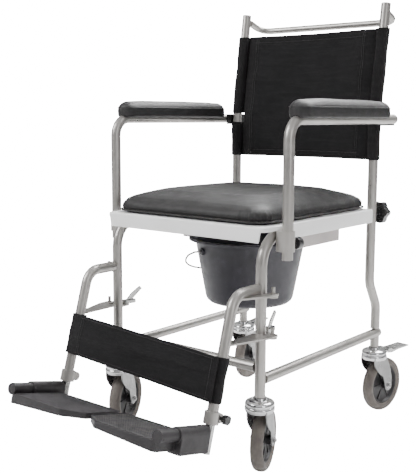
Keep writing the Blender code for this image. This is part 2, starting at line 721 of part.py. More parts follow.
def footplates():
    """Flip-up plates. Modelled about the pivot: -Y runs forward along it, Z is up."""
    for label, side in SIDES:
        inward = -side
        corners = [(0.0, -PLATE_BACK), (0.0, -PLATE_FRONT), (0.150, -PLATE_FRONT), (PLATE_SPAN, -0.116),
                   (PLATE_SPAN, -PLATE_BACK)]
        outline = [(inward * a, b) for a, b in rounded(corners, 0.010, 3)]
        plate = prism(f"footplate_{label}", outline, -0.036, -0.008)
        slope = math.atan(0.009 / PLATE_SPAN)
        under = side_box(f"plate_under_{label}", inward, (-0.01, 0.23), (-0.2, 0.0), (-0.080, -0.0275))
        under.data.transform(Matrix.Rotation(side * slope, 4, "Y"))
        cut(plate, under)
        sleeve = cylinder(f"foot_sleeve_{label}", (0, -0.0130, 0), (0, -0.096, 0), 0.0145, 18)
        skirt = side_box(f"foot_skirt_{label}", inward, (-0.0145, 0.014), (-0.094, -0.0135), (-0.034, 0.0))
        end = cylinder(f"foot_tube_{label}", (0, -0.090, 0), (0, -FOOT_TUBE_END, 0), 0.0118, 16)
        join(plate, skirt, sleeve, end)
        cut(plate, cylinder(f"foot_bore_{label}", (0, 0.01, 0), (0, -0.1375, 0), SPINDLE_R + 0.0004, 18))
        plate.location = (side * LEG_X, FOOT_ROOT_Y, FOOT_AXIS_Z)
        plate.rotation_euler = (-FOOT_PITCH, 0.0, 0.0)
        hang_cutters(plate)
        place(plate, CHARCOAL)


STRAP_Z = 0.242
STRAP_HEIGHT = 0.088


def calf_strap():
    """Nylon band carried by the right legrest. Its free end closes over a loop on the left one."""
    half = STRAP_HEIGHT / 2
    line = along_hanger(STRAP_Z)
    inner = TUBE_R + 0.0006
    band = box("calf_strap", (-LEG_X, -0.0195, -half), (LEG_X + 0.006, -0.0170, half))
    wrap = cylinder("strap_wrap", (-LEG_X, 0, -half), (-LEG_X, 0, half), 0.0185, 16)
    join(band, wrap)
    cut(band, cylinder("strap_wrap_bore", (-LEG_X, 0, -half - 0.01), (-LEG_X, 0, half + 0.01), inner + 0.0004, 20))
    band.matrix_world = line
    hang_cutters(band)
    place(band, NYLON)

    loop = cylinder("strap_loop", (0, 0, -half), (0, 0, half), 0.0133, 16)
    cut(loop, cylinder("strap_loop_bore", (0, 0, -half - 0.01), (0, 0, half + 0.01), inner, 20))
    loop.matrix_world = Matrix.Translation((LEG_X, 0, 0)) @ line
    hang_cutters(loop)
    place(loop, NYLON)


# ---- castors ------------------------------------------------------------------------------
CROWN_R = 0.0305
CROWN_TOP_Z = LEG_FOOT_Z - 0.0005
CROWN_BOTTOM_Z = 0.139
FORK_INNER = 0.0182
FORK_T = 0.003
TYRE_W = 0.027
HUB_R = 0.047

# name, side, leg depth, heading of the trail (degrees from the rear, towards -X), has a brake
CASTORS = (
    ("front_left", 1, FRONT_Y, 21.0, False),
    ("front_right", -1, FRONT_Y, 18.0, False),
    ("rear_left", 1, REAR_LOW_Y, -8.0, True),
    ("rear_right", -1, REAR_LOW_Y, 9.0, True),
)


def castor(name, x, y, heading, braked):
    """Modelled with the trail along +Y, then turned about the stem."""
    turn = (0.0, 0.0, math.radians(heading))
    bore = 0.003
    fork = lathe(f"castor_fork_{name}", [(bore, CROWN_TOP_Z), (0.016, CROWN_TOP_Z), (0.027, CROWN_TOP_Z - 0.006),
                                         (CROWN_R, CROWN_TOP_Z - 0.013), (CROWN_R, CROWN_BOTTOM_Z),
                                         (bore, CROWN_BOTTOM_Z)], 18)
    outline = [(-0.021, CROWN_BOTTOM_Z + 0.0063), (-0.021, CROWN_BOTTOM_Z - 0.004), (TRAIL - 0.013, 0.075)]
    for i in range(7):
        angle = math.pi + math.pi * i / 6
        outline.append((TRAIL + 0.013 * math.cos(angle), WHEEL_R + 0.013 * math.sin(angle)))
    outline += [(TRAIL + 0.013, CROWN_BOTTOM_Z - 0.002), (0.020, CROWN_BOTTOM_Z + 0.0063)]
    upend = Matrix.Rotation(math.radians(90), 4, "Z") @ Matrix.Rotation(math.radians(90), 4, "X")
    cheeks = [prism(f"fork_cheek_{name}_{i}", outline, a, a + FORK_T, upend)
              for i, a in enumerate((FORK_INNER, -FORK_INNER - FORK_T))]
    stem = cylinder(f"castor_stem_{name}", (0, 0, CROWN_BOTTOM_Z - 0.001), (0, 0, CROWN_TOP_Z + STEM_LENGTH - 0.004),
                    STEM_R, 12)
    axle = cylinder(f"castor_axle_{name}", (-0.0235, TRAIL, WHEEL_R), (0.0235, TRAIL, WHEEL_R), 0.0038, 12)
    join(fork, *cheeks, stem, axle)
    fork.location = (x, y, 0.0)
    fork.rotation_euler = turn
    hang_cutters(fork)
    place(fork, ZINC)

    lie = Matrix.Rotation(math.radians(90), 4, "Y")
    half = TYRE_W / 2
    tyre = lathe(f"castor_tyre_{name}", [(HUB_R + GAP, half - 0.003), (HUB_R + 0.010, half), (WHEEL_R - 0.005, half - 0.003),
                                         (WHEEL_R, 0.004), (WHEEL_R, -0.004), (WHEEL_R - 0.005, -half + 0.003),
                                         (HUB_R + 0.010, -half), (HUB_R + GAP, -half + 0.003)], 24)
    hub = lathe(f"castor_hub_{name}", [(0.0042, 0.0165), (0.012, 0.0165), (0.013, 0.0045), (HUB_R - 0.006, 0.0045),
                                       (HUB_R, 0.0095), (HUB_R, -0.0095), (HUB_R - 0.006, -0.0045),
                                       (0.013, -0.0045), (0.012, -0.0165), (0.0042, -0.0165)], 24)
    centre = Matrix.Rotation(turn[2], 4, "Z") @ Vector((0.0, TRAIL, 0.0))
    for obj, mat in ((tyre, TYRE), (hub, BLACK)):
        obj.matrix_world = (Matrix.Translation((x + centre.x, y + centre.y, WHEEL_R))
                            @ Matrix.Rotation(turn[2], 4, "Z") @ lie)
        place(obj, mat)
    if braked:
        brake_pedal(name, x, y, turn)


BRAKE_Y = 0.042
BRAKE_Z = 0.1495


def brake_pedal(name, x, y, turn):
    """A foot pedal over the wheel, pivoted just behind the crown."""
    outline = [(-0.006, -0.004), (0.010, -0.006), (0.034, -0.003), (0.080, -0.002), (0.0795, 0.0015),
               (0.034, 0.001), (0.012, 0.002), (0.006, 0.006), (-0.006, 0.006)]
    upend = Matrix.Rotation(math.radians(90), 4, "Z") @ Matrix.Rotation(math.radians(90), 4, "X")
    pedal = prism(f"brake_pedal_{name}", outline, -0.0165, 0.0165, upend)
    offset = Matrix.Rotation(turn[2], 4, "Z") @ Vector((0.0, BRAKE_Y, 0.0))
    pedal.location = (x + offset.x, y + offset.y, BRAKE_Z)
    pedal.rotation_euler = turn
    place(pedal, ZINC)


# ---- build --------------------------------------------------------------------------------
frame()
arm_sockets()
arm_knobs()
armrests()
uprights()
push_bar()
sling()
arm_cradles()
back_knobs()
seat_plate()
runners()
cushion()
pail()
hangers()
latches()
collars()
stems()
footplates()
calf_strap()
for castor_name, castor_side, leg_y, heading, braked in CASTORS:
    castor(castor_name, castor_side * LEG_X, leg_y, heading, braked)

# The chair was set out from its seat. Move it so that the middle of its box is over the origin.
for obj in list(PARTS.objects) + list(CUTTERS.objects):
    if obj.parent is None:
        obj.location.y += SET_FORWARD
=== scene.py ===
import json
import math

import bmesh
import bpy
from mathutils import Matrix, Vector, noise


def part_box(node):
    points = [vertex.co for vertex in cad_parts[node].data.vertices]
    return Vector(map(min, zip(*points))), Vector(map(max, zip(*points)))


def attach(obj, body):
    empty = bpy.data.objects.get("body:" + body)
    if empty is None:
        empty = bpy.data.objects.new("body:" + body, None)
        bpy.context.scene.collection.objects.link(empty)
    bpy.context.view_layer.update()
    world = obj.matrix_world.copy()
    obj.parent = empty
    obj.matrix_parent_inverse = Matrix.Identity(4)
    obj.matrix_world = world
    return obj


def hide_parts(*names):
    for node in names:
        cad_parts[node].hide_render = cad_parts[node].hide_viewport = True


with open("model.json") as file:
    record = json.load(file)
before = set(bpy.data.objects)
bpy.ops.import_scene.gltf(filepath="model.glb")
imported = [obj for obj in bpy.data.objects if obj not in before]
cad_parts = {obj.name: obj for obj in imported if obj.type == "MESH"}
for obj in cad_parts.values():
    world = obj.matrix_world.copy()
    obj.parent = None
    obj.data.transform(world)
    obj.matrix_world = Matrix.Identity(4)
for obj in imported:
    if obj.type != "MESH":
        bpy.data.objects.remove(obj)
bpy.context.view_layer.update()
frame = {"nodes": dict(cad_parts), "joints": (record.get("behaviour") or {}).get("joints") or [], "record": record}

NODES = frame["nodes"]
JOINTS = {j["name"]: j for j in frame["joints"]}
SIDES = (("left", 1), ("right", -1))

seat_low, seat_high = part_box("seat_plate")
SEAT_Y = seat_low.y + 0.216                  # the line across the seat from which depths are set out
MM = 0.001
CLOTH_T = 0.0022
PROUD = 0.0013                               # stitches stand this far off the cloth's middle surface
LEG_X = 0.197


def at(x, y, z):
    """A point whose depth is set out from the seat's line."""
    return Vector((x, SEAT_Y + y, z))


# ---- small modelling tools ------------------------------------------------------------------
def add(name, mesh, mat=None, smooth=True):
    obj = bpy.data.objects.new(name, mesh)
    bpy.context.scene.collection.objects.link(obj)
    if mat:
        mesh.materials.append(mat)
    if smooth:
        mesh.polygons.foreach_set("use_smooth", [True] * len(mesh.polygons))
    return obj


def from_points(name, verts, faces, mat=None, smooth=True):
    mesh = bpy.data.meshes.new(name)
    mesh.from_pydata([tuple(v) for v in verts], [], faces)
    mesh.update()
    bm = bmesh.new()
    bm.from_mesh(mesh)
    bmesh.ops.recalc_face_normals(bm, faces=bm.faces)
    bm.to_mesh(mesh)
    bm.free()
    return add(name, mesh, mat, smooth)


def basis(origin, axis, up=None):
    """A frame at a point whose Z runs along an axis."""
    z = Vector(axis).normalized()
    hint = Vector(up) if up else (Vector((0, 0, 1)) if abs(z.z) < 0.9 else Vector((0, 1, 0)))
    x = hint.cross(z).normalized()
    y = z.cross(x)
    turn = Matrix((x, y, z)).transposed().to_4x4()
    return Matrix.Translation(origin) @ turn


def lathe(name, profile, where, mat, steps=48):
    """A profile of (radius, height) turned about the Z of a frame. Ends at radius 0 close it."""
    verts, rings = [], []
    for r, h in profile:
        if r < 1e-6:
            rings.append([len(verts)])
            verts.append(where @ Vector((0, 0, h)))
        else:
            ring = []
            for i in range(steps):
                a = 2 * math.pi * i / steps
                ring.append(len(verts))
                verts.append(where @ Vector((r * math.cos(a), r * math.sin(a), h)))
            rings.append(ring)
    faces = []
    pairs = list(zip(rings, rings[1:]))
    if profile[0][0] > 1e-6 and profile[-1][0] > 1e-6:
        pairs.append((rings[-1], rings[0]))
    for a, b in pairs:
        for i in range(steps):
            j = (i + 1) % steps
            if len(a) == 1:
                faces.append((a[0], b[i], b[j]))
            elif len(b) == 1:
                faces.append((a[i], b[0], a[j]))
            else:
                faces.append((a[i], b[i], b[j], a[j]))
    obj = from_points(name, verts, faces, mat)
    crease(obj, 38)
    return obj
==
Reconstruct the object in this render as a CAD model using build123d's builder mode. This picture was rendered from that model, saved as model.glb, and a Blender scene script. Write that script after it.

**Exercise requirements**
Quote only the lines running from the line that holds "# The chair" to the line that holds "cad_parts[node].hide_render = cad_parts[node].hide_viewport", both ends included.

**Response**
# The chair was set out from its seat. Move it so that the middle of its box is over the origin.
for obj in list(PARTS.objects) + list(CUTTERS.objects):
    if obj.parent is None:
        obj.location.y += SET_FORWARD
=== scene.py ===
import json
import math

import bmesh
import bpy
from mathutils import Matrix, Vector, noise


def part_box(node):
    points = [vertex.co for vertex in cad_parts[node].data.vertices]
    return Vector(map(min, zip(*points))), Vector(map(max, zip(*points)))


def attach(obj, body):
    empty = bpy.data.objects.get("body:" + body)
    if empty is None:
        empty = bpy.data.objects.new("body:" + body, None)
        bpy.context.scene.collection.objects.link(empty)
    bpy.context.view_layer.update()
    world = obj.matrix_world.copy()
    obj.parent = empty
    obj.matrix_parent_inverse = Matrix.Identity(4)
    obj.matrix_world = world
    return obj


def hide_parts(*names):
    for node in names:
        cad_parts[node].hide_render = cad_parts[node].hide_viewport = True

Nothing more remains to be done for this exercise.